White House Says Climate Change Will Damage Public Health

3 minute read

Climate change will contribute to a wide array of public health issues in the United States in the coming decades, including everything from the spread of vector borne illness to the diminished nutritional content of food, according to a new White House report.

The report, the product of a three-year collaboration between a number of federal agencies, suggests that extreme heat alone will drive more than 11,000 additional deaths in the summer of 2030 and 27,000 additional deaths in the summer of 2100, barring an accelerated effort to address climate change.

“The public health case for climate action is really compelling beyond words,” said EPA administrator Gina McCarthy at a briefing Wednesday. “It’s not just about glaciers and polar bears. It’s about the health of our kids.”

The report, a collaboration between the Environmental Protection Agency, the National Oceanic and Atmospheric Administration (NOAA) and the Department of Health and Human Services, takes into account some of the initiatives underway to address global warming in its assessment, including the first stages of implementation of the Paris Agreement reached last year by nearly 200 countries.

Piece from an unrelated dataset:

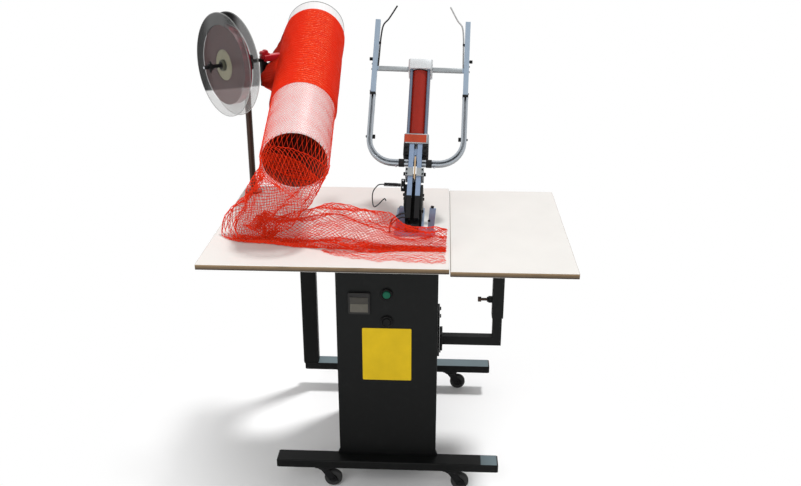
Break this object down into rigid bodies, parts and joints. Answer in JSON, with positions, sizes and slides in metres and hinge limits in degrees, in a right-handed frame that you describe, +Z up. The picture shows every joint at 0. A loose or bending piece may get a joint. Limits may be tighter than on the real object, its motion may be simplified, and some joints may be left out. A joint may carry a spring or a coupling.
{
  "type": "pneumatic net clipping machine",
  "caption": "Table-top pneumatic clipping machine for net bags: clipping head on a wheeled cabinet table, with a net tube and a tape reel on a pole.",
  "frame": {"origin": "centre of the machine's bounding box, on the floor", "axes": "+Z up, +X to the operator's right, +Y away from the operator"},
  "size_m": [1.0196, 0.8654, 1.2688],
  "materials": {
    "charcoal_paint": "satin charcoal paint",
    "black_steel": "black oxide",
    "white_laminate": "white laminated board with a brown edge",
    "blue_steel": "ground steel, blue-grey",
    "cap_aluminium": "satin anodised",
    "red_paint": "dark red paint",
    "black_plastic": "matt black",
    "green_plastic": "glossy green",
    "timer_plastic": "dark brown-grey",
    "chrome_rod": "polished",
    "wheel_rubber": "black rubber",
    "clear_plastic": "clear acrylic",
    "tape_maroon": "wound tape, maroon",
    "hub_cream": "yellowish clear plastic",
    "tube_pvc": "white plastic tube",
    "saddle_red": "glossy red",
    "net_orange": "orange-red knitted net",
    "knife_brass": "brushed",
    "hose_black": "black hose"
  },
  "bodies": {
    "stand": {"air_hose_1": "hose_black", "air_hose_2": "hose_black", "anvil": "black_steel", "arm_clamp": "black_steel", "barrel": "red_paint", "base_frame": "charcoal_paint", "black_bezel": "black_plastic", "bottom_cap": "cap_aluminium", "cabinet_shell": "charcoal_paint", "feed_collar": "cap_aluminium", "front_foot_beam": "charcoal_paint", "green_bezel": "black_plastic", "head_base": "blue_steel", "jaw_block": "black_steel", "left_board": "white_laminate", "left_guide_bar": "blue_steel", "left_magazine": "blue_steel", "left_post": "charcoal_paint", "left_side_plate": "charcoal_paint", "left_track": "blue_steel", "mount_block": "black_steel", "net_sleeve": "net_orange", "net_tail": "net_orange", "net_tube": "tube_pvc", "pole": "chrome_rod", "rear_cover": "charcoal_paint", "rear_foot_beam": "charcoal_paint", "reel_axle": "black_steel", "right_arm": "charcoal_paint", "right_guide_bar": "blue_steel", "right_magazine": "blue_steel", "right_side_plate": "charcoal_paint", "right_track": "blue_steel", "side_bracket": "charcoal_paint", "timer": "timer_plastic", "top_cap": "cap_aluminium", "trigger_switch": "black_plastic", "tube_saddle": "saddle_red"},
    "right_table": {"right_board": "white_laminate", "outer_tube": "charcoal_paint"},
    "clamp_screw": {"clamp_screw": "blue_steel"},
    "green_button": {"green_button": "green_plastic"},
    "black_button": {"black_button": "black_plastic"},
    "reel": {"reel_spool": "hub_cream", "reel_front_flange": "clear_plastic", "tape_roll": "tape_maroon"},
    "ram": {"piston_rod": "chrome_rod", "ram": "blue_steel"},
    "knife": {"knife": "knife_brass"},
    "left_pusher": {"left_pusher": "black_plastic"},
    "right_pusher": {"right_pusher": "black_plastic"},
    "trigger": {"trigger_whisker": "blue_steel"},
    "front_left_caster": {"front_left_fork": "black_steel"},
    "front_left_wheel": {"front_left_wheel": "wheel_rubber"},
    "front_right_caster": {"front_right_fork": "black_steel"},
    "front_right_wheel": {"front_right_wheel": "wheel_rubber"},
    "rear_left_caster": {"rear_left_fork": "black_steel"},
    "rear_left_wheel": {"rear_left_wheel": "wheel_rubber"},
    "rear_right_caster": {"rear_right_fork": "black_steel"},
    "rear_right_wheel": {"rear_right_wheel": "wheel_rubber"}
  },
  "joints": [
    {"name": "right_table_lift", "type": "slide", "parent": "stand", "child": "right_table", "axis": [0, 0, 1], "range_m": [-0.055, 0.05]},
    {"name": "clamp_screw_turn", "type": "hinge", "parent": "right_table", "child": "clamp_screw", "pos_m": [0.3438, -0.14267, 0.5377], "axis": [-1, 0, 0], "range_deg": [0, 360]},
    {"name": "green_button_press", "type": "slide", "parent": "stand", "child": "green_button", "axis": [0, 1, 0], "range_m": [0, 0.0025], "stiffness_N_per_m": 300, "springref_m": -0.002},
    {"name": "black_button_press", "type": "slide", "parent": "stand", "child": "black_button", "axis": [0, 1, 0], "range_m": [0, 0.0025], "stiffness_N_per_m": 300, "springref_m": -0.002},
    {"name": "reel_turn", "type": "hinge", "parent": "stand", "child": "reel", "pos_m": [-0.40255, 0.06909, 1.127], "axis": [0.7254, 0.6884, 0], "continuous": true},
    {"name": "ram_stroke", "type": "slide", "parent": "stand", "child": "ram", "axis": [-0.0262, -0.6426, -0.7658], "range_m": [0, 0.176]},
    {"name": "knife_stroke", "type": "slide", "parent": "stand", "child": "knife", "axis": [-0.0262, -0.6426, -0.7658], "range_m": [0, 0.118], "stiffness_N_per_m": 40, "springref_m": -0.004},
    {"name": "left_pusher_travel", "type": "slide", "parent": "stand", "child": "left_pusher", "axis": [-0.0262, -0.6426, -0.7658], "range_m": [-0.02, 0.085]},
    {"name": "right_pusher_travel", "type": "slide", "parent": "stand", "child": "right_pusher", "axis": [-0.0262, -0.6426, -0.7658], "range_m": [-0.02, 0.085]},
    {"name": "trigger_swing", "type": "hinge", "parent": "stand", "child": "trigger", "pos_m": [0.07472, -0.11653, 0.85075], "axis": [0, 0.766, -0.6428], "range_deg": [-10, 10], "stiffness_Nm_per_rad": 0.1},
    {"name": "front_left_swivel", "type": "hinge", "parent": "stand", "child": "front_left_caster", "pos_m": [-0.1302, -0.25067, 0], "axis": [0, 0, 1], "continuous": true},
    {"name": "front_left_roll", "type": "hinge", "parent": "front_left_caster", "child": "front_left_wheel", "pos_m": [-0.1052, -0.25067, 0.025], "axis": [0, 1, 0], "continuous": true},
    {"name": "front_right_swivel", "type": "hinge", "parent": "stand", "child": "front_right_caster", "pos_m": [0.2258, -0.25067, 0], "axis": [0, 0, 1], "continuous": true},
    {"name": "front_right_roll", "type": "hinge", "parent": "front_right_caster", "child": "front_right_wheel", "pos_m": [0.2508, -0.25067, 0.025], "axis": [0, 1, 0], "continuous": true},
    {"name": "rear_left_swivel", "type": "hinge", "parent": "stand", "child": "rear_left_caster", "pos_m": [-0.1302, 0.29533, 0], "axis": [0, 0, 1], "continuous": true},
    {"name": "rear_left_roll", "type": "hinge", "parent": "rear_left_caster", "child": "rear_left_wheel", "pos_m": [-0.1052, 0.29533, 0.025], "axis": [0, 1, 0], "continuous": true},
    {"name": "rear_right_swivel", "type": "hinge", "parent": "stand", "child": "rear_right_caster", "pos_m": [0.2258, 0.29533, 0], "axis": [0, 0, 1], "continuous": true},
    {"name": "rear_right_roll", "type": "hinge", "parent": "rear_right_caster", "child": "rear_right_wheel", "pos_m": [0.2508, 0.29533, 0.025], "axis": [0, 1, 0], "continuous": true}
  ]
}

But administration officials also stressed that the report suggests the need for further urgent action on climate change. The Paris Agreement calls for countries to keep temperatures from rising more than 2°C (3.6°F) above pre-industrial levels by 2100, but most of the specifics of reaching that goal are ill defined beyond the next few years.

“There needs to be more than some significant global action,” said John Holdren, President Obama’s chief science advisor. “We need to ramp up ambition over time to get deeper reductions if we’re to avoid the worst of the healthcare impacts.”

The report includes a long list of public health impacts likely to be caused by climate change, many which may not be immediately obvious. An increase in extreme weather events attributable to climate change increases the risk of flooding that contributes to water-related illness, in addition to the harm of the weather event itself. Warmer temperatures could also lead to an anticipated decrease in the nutritional value of some crops. And increased air pollution could affect the health of people with asthma.

And, on top of that, many of these effects will be most damaging to vulnerable populations like the low-income Americans and the elderly.

“If we want to safeguard the health of future generations,” said U.S. Surgeon General Vivek Murthy, “we have to address climate change.”